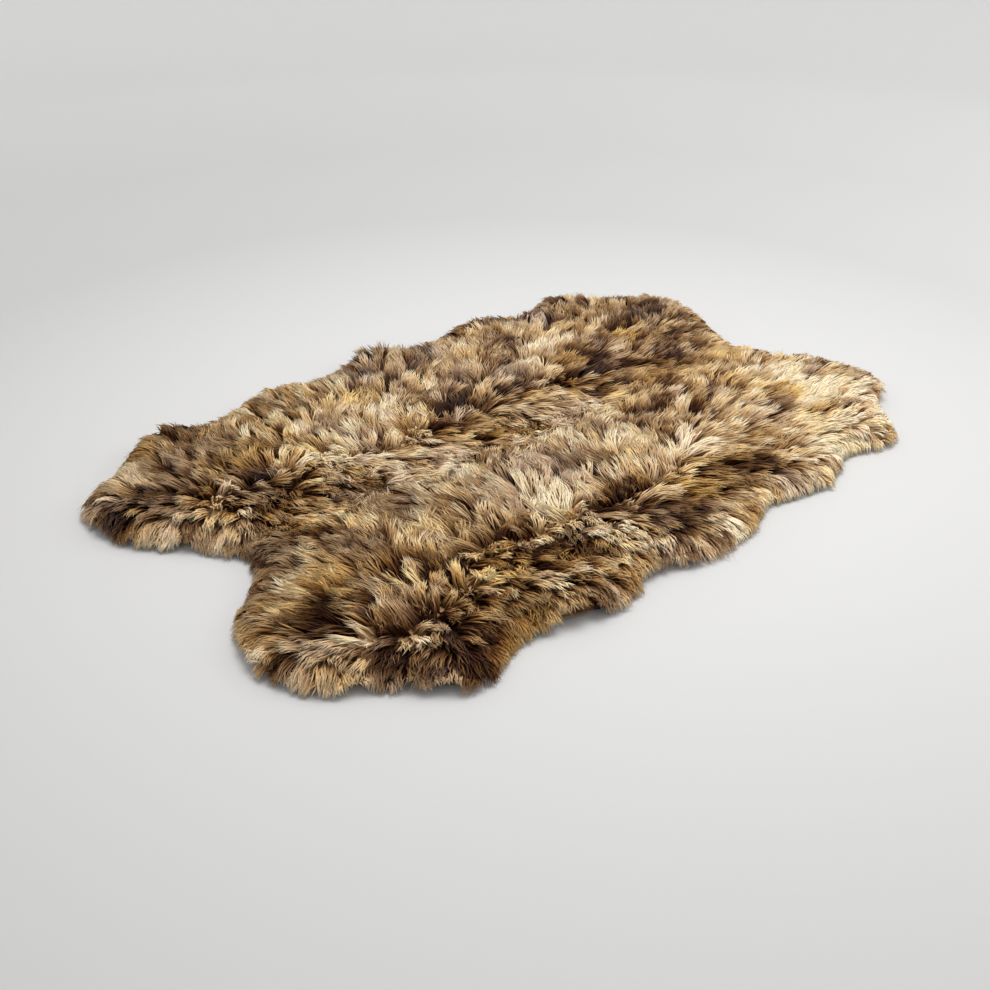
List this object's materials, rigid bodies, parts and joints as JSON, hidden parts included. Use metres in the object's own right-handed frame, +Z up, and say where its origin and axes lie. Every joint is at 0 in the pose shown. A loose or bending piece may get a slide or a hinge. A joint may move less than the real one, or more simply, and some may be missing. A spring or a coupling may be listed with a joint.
{
  "type": "sheepskin rug",
  "caption": "Long-haired sheepskin rug of whole pelts sewn edge to edge, lying flat with the wool up, with a scalloped outline and loose wool locks all round its rim.",
  "frame": {"origin": "middle of the rug's outline, on the floor that the hides lie on", "axes": "+X along the rug, +Y across it towards the back pelts, +Z up through the wool"},
  "size_m": [1.7916, 1.2198, 0.0694],
  "materials": {
    "hide": "matte tanned suede",
    "wool": "long soft wool, cream to dark brown"
  },
  "bodies": {
    "root": {"hide_back_left": "hide", "hide_back_right": "hide", "hide_front_left": "hide", "hide_front_right": "hide", "wool_back_left": "wool", "wool_back_right": "wool", "wool_front_left": "wool", "wool_front_right": "wool"}
  },
  "joints": []
}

=== Directive ===
Take the material above and return all of it exactly.

=== Expected answer ===
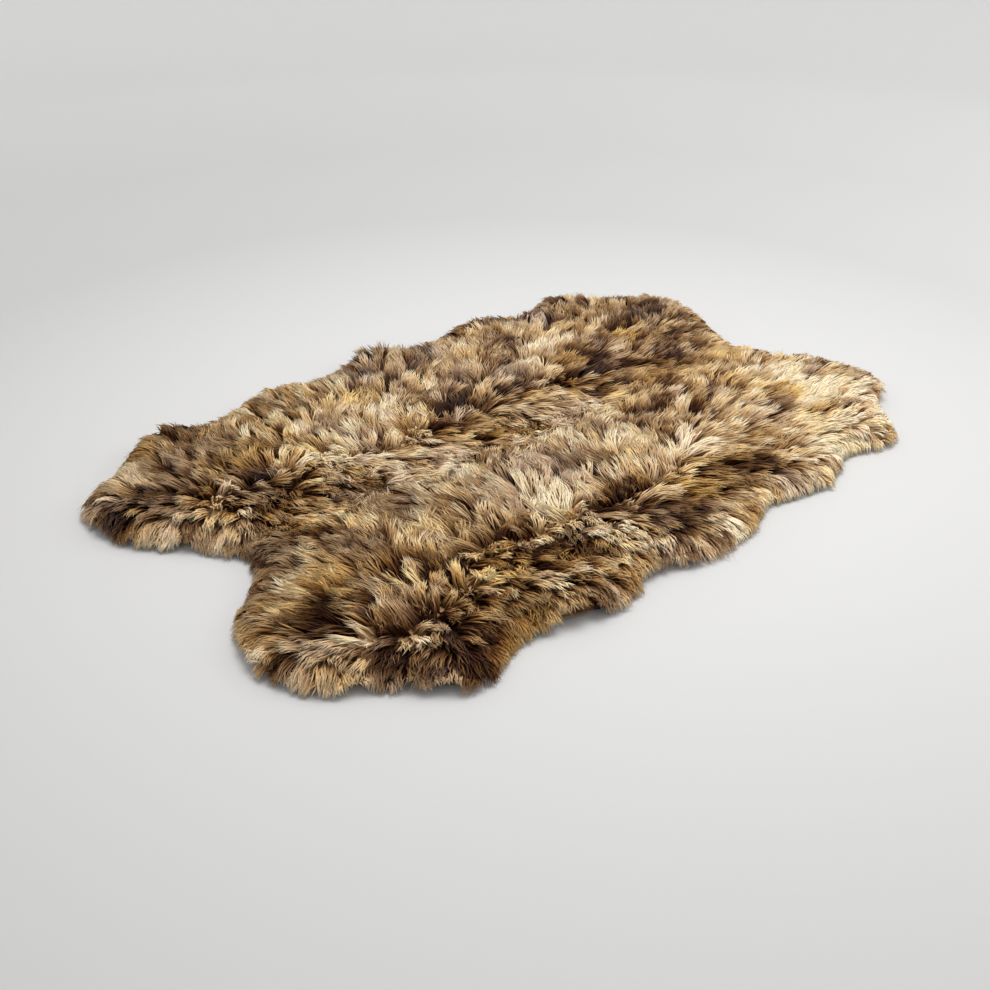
List this object's materials, rigid bodies, parts and joints as JSON, hidden parts included. Use metres in the object's own right-handed frame, +Z up, and say where its origin and axes lie. Every joint is at 0 in the pose shown. A loose or bending piece may get a slide or a hinge. A joint may move less than the real one, or more simply, and some may be missing. A spring or a coupling may be listed with a joint.
{
  "type": "sheepskin rug",
  "caption": "Long-haired sheepskin rug of whole pelts sewn edge to edge, lying flat with the wool up, with a scalloped outline and loose wool locks all round its rim.",
  "frame": {"origin": "middle of the rug's outline, on the floor that the hides lie on", "axes": "+X along the rug, +Y across it towards the back pelts, +Z up through the wool"},
  "size_m": [1.7916, 1.2198, 0.0694],
  "materials": {
    "hide": "matte tanned suede",
    "wool": "long soft wool, cream to dark brown"
  },
  "bodies": {
    "root": {"hide_back_left": "hide", "hide_back_right": "hide", "hide_front_left": "hide", "hide_front_right": "hide", "wool_back_left": "wool", "wool_back_right": "wool", "wool_front_left": "wool", "wool_front_right": "wool"}
  },
  "joints": []
}